Non sparate alla tortora selvatica, la diffida delle associazioni alle Regioni

Le associazioni ENPA, Lac, Lav, Legambiente, Lipu, Lndc e WWF hanno inviato una diffida alle regioni italiane chiedendo di non autorizzare la caccia alla Tortora selvatica. “La Commissione europea ha infatti chiesto all’Italia di fermare la caccia alla tortora selvatica, un uccello migratore la cui popolazione versa in uno stato di pericoloso declino- si legge in una nota- La richiesta UE è motivata da dati scientifici inconfutabili e per questo il Ministero dell’Ambiente e della Sicurezza Energetica ha a sua volta trasmesso un invito alle regioni di astenersi dall’autorizzare la caccia, quantomeno per la prossima stagione”. Nonostante ciò, “la tortora risulta inclusa nell’elenco delle specie cacciabili dei calendari regionali anche per la stagione venatoria 2024/25”, denunciano le associazioni.
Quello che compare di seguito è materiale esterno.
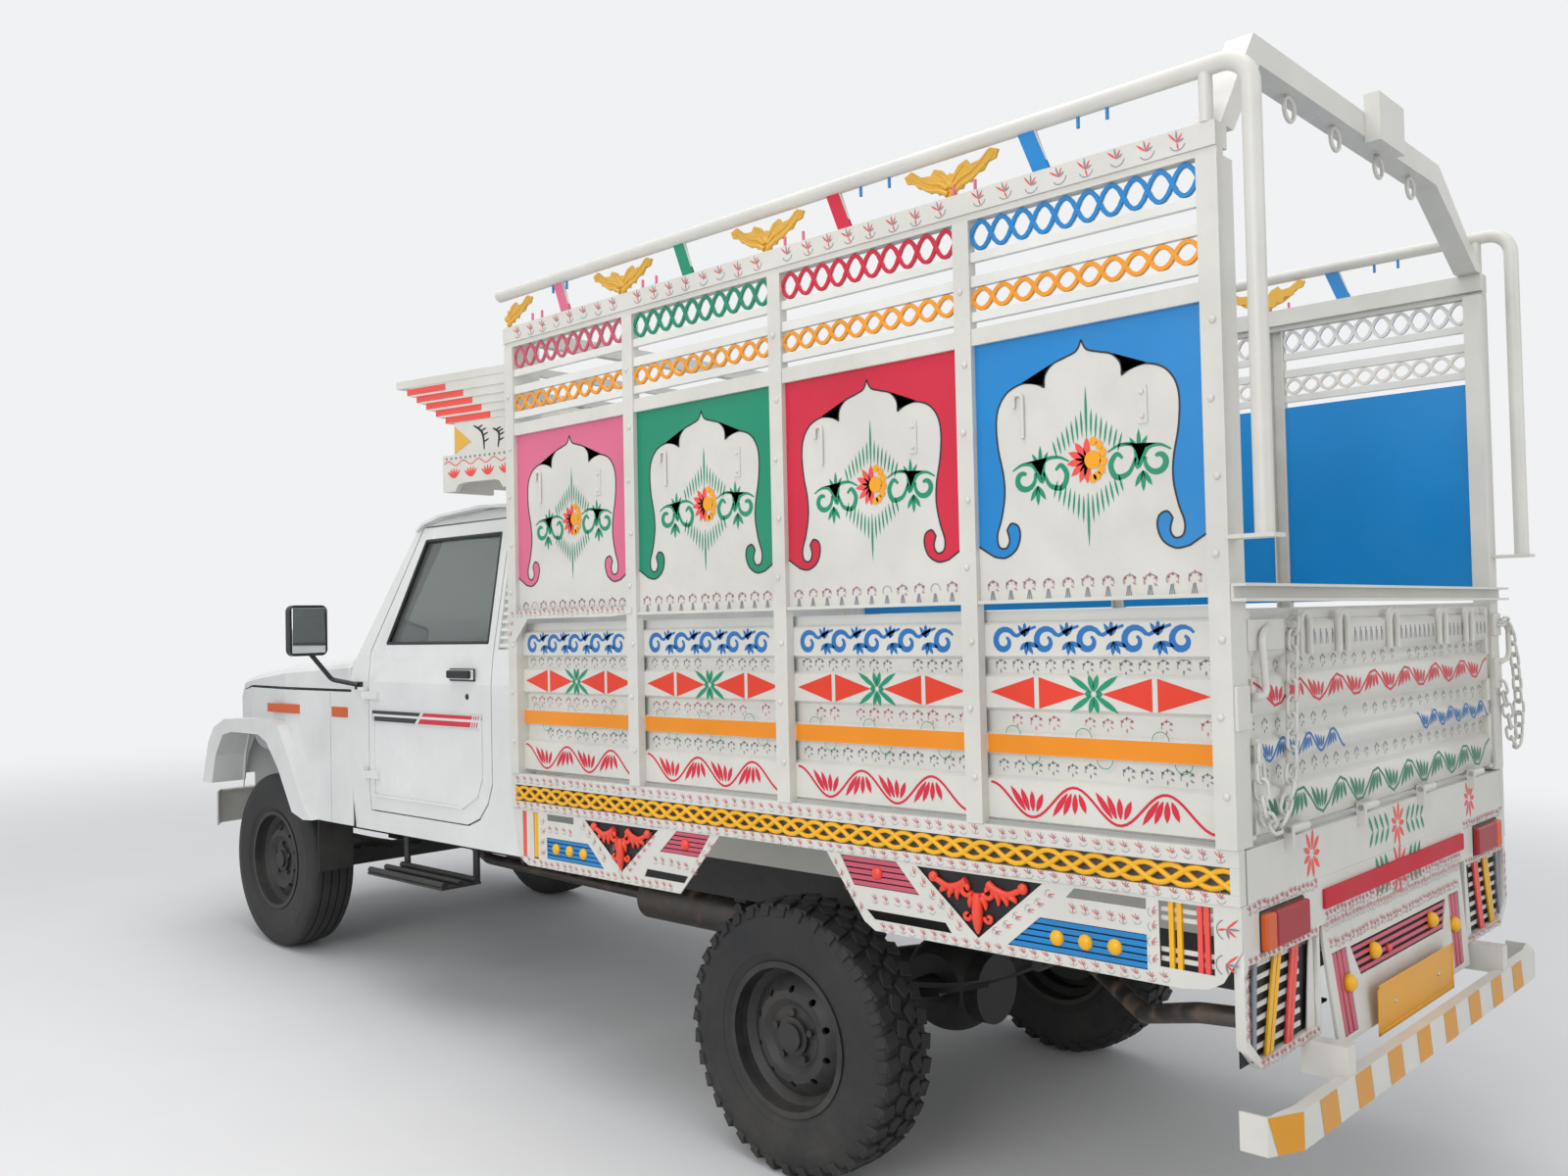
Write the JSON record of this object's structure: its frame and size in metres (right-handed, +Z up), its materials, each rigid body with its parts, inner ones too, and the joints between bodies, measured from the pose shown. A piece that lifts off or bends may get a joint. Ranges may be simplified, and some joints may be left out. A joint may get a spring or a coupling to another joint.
{
  "type": "light cargo truck with a tall painted body",
  "caption": "Light cargo truck, two-door bonneted cab, tall decorated steel cargo body with lattices and painted arches.",
  "frame": {"origin": "on the ground under the middle of the truck's length and width", "axes": "+X to the truck's left, +Y rearwards, +Z up"},
  "size_m": [2.1, 5.0013, 2.8117],
  "materials": {
    "cab_paint": "gloss",
    "body_paint": "satin",
    "chassis_black": "matte",
    "cast": "matte",
    "tyre": "matte",
    "glass": "clear",
    "black_plastic": "matte",
    "seat_cloth": "matte",
    "lamp_red": "gloss",
    "lamp_clear": "gloss",
    "rubber": "matte",
    "galvanised": "satin"
  },
  "bodies": {
    "truck": {"chassis_frame": "chassis_black", "engine_block": "cast", "leaf_springs": "chassis_black", "front_axle": "chassis_black", "rear_axle": "chassis_black", "propshaft": "chassis_black", "fuel_tank": "chassis_black", "exhaust": "galvanised", "cab_shell": "cab_paint", "cab_glass": "glass", "front_wings": "cab_paint", "front_fascia": "cab_paint", "headlamps": "lamp_clear", "front_bumper": "body_paint", "seat": "seat_cloth", "dashboard": "black_plastic", "steering_wheel": "black_plastic", "mirrors": "black_plastic", "footsteps": "chassis_black", "mudflaps": "rubber", "cargo_deck": "body_paint", "base_rails": "body_paint", "side_boards": "body_paint", "side_posts": "body_paint", "side_panels": "body_paint", "side_lattices": "body_paint", "top_rails": "body_paint", "pipe_rails": "body_paint", "post_ornaments": "body_paint", "front_wall": "body_paint", "headboard": "body_paint", "crown": "body_paint", "rear_hoop": "body_paint", "rear_bar": "body_paint", "rear_panel": "body_paint", "tail_lamps": "lamp_red", "rear_grilles": "body_paint", "side_skirts": "body_paint", "rear_bumper": "body_paint"},
    "bonnet": {"bonnet": "cab_paint"},
    "door_left": {"door_left": "cab_paint", "door_glass_left": "glass"},
    "door_right": {"door_right": "cab_paint", "door_glass_right": "glass"},
    "tailgate": {"tailgate": "body_paint"},
    "knuckle_left": {"knuckle_left": "cast"},
    "knuckle_right": {"knuckle_right": "cast"},
    "front_wheel_left": {"front_tyre_left": "tyre", "front_rim_left": "chassis_black"},
    "rear_wheel_left": {"rear_tyre_left": "tyre", "rear_rim_left": "chassis_black"},
    "front_wheel_right": {"front_tyre_right": "tyre", "front_rim_right": "chassis_black"},
    "rear_wheel_right": {"rear_tyre_right": "tyre", "rear_rim_right": "chassis_black"}
  },
  "joints": [
    {"name": "bonnet_hinge", "type": "hinge", "parent": "truck", "child": "bonnet", "pos_m": [0, -1.25743, 1.26276], "axis": [-1, 0, 0], "range_deg": [0, 55]},
    {"name": "door_left_hinge", "type": "hinge", "parent": "truck", "child": "door_left", "pos_m": [0.814, -1.09977, 0.98663], "axis": [0, 0.0523, -0.9986], "range_deg": [0, 62]},
    {"name": "door_right_hinge", "type": "hinge", "parent": "truck", "child": "door_right", "pos_m": [-0.814, -1.09977, 0.98663], "axis": [0, -0.0523, 0.9986], "range_deg": [0, 62]},
    {"name": "tailgate_hinge", "type": "hinge", "parent": "truck", "child": "tailgate", "pos_m": [0, 2.39458, 1.10968], "axis": [-1, 0, 0], "range_deg": [0, 90]},
    {"name": "steer_left", "type": "hinge", "parent": "truck", "child": "knuckle_left", "pos_m": [0.6, -1.9314, 0.368], "axis": [0, -0.0523, 0.9986], "range_deg": [-30, 30]},
    {"name": "steer_right", "type": "hinge", "parent": "truck", "child": "knuckle_right", "pos_m": [-0.6, -1.9314, 0.368], "axis": [0, -0.0523, 0.9986], "range_deg": [-30, 30]},
    {"name": "front_wheel_left_spin", "type": "hinge", "parent": "knuckle_left", "child": "front_wheel_left", "pos_m": [0.68, -1.9314, 0.368], "axis": [1, 0, 0], "continuous": true},
    {"name": "rear_wheel_left_spin", "type": "hinge", "parent": "truck", "child": "rear_wheel_left", "pos_m": [0.68, 1.0826, 0.368], "axis": [1, 0, 0], "continuous": true},
    {"name": "front_wheel_right_spin", "type": "hinge", "parent": "knuckle_right", "child": "front_wheel_right", "pos_m": [-0.68, -1.9314, 0.368], "axis": [1, 0, 0], "continuous": true},
    {"name": "rear_wheel_right_spin", "type": "hinge", "parent": "truck", "child": "rear_wheel_right", "pos_m": [-0.68, 1.0826, 0.368], "axis": [1, 0, 0], "continuous": true}
  ],
  "couplings": [
    {"joint": "steer_right", "follows": "steer_left", "ratio": 1}
  ]
}
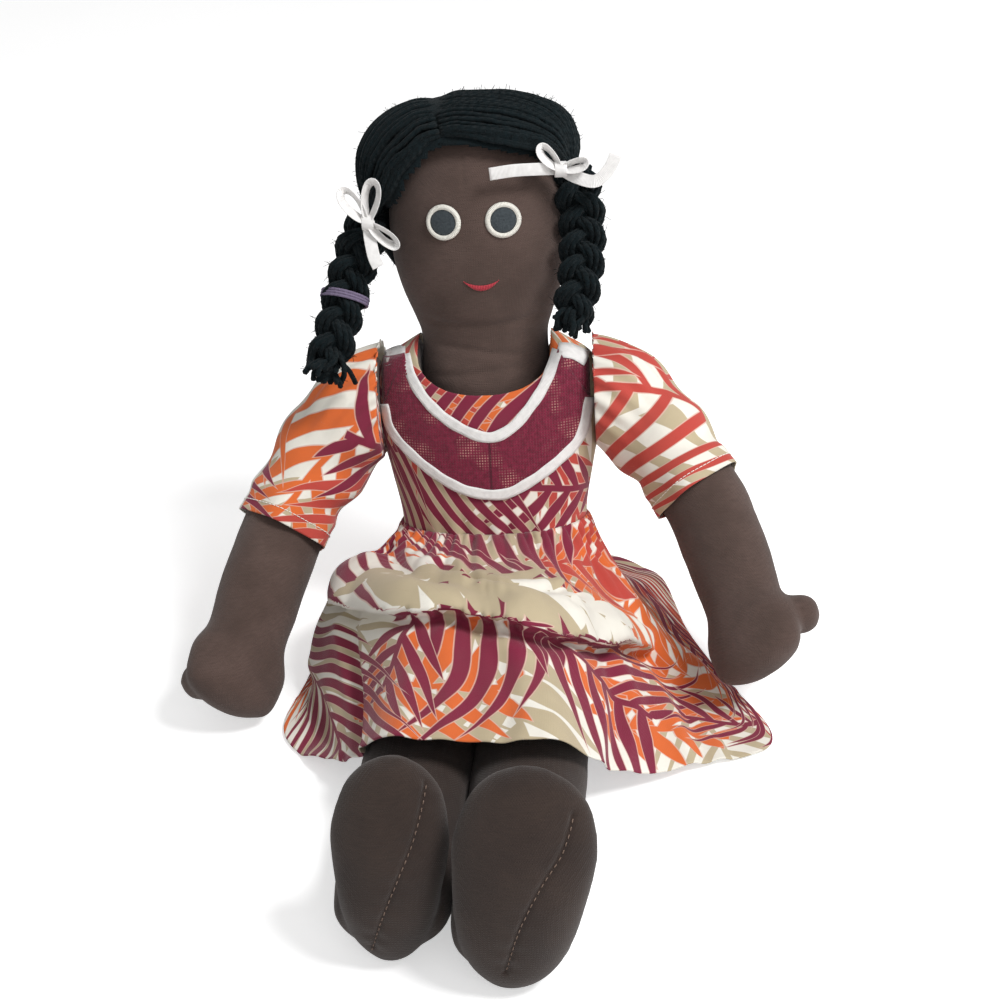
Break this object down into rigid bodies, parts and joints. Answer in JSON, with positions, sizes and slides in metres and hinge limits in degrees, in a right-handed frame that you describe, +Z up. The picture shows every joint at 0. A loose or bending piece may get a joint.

La tortora selvatica è infatti “una delle specie più ambite dai cacciatori e per questo le associazioni venatorie e i politici di riferimento, di fronte al rischio di perdere definitivamente questo uccello simbolo di biodiversità, fanno fatica ad assumersi la responsabilità di dire ai cacciatori di tenere a bada i fucili, almeno per qualche anno”, proseguono. “Ricordiamo alle regioni- dichiarano ENPA, Lac, Lav, Legambiente, Lipu, Lndc e WWF- che è loro preciso dovere anteporre l’interesse generale alla conservazione della natura rispetto alle richieste di una risicata categoria autoreferenziale di privati. L’atteggiamento autolesionista delle associazioni venatorie testimonia come in Italia quando si tratta di caccia, gli interessi e i giochi di potere siano più importanti della conservazione delle specie, anche di quelle più iconiche come la tortora selvatica. Questa vicenda appare ancor più grave se si considera che in Parlamento si sta discutendo di eliminare la possibilità per le associazioni di protezione ambientale, di impugnare i calendari venatori, così togliendo a tutti i cittadini uno strumento essenziale per garantire il rispetto delle norme e soprattutto per evitare che le regioni autorizzino il compimento di attività i cui effetti dannosi sono irreversibili. Un gravissimo bavaglio giudiziario”.